Simulate equi-correlated data coming from one or two populations

Usage

gaussianSamples(m, rho, n, pi0, SNR = 1, prob = 1, w = NULL)

Arguments

m

Number of hypotheses

rho

Level of equi-correlation between pairs of variables

n

Number of observations, i.e. sample size

pi0

Proportion of true null hypotheses

SNR

Signal to noise ratio. Either a numeric value (a measure of distance between H0 and H1) or a vector of length m*(1-pi0)

prob

A numeric value in (0, 1], the frequency of the population under H1. If \(prob=1\) (the default), a data set from a single population is generated.

w

An optional vector of length n, the underlying factor driving equi-correlation

Value

A list with three elements:

X

An \(m x n\) matrix of \(m\)-dimensional Gaussian observations, where \(m1\) rows are under H1, and \(m0\) rows are under H0, with \(m0/m = pi0\)

categ

A numeric vector of length \(n\) matching each observation to a sample (in 0 or 1)

H

A vector of length \(m\), the status of each hypothesis: 0 for true null hypothesis, and 1 for true alternative hypothesis

.

Details

If prob = 1, each of \(m_1\) variables under \(H_1\) has mean \(SNR/\sqrt(n)\).
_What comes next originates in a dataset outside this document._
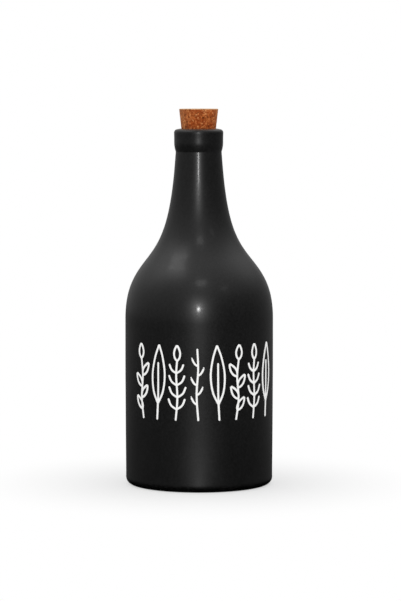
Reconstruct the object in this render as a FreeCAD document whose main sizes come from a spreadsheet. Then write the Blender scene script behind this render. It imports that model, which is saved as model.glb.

If 0 < p < 1, then \(n_0\) samples are drawn from a \(\mathcal{N}(0,1)\) distribution while \(n_1\) are drawn from a \(\mathcal{N}(\mu, 1)\) distribution, where \(\mu = SNR*\sqrt(1/(n_0) + 1/n_1)\). The argument p is the probability of a sample to belong to the non-zero-mean population.

See also

Author

Gilles Blanchard, Pierre Neuvial and Etienne Roquain

Examples


m <- 23
rho <- 0.2
n <- 100
pi0 <- 0.5
B <- 1e3

## two-sample data
sim <- gaussianSamples(m, rho, n, pi0, SNR = 2, prob = 0.5)
tests <- testByRandomization(sim$X, sim$categ, B = B)

## show test statistics
pch <- 20
colStat <- 1+sim$H
plot(tests$T, col=colStat, main="Test statistics", pch=pch)
legend("topleft", c("H0", "H1"), pch=pch, col=1:2)


## one-sample data
sim <- gaussianSamples(m, rho, n, pi0, SNR=2)
tests <- testByRandomization(sim$X, B = B)

## show test statistics
pch <- 20
colStat <- 1+sim$H
plot(tests$T, col=colStat, main="Test statistics", pch=pch)
legend("topleft", c("H0", "H1"), pch=pch, col=1:2)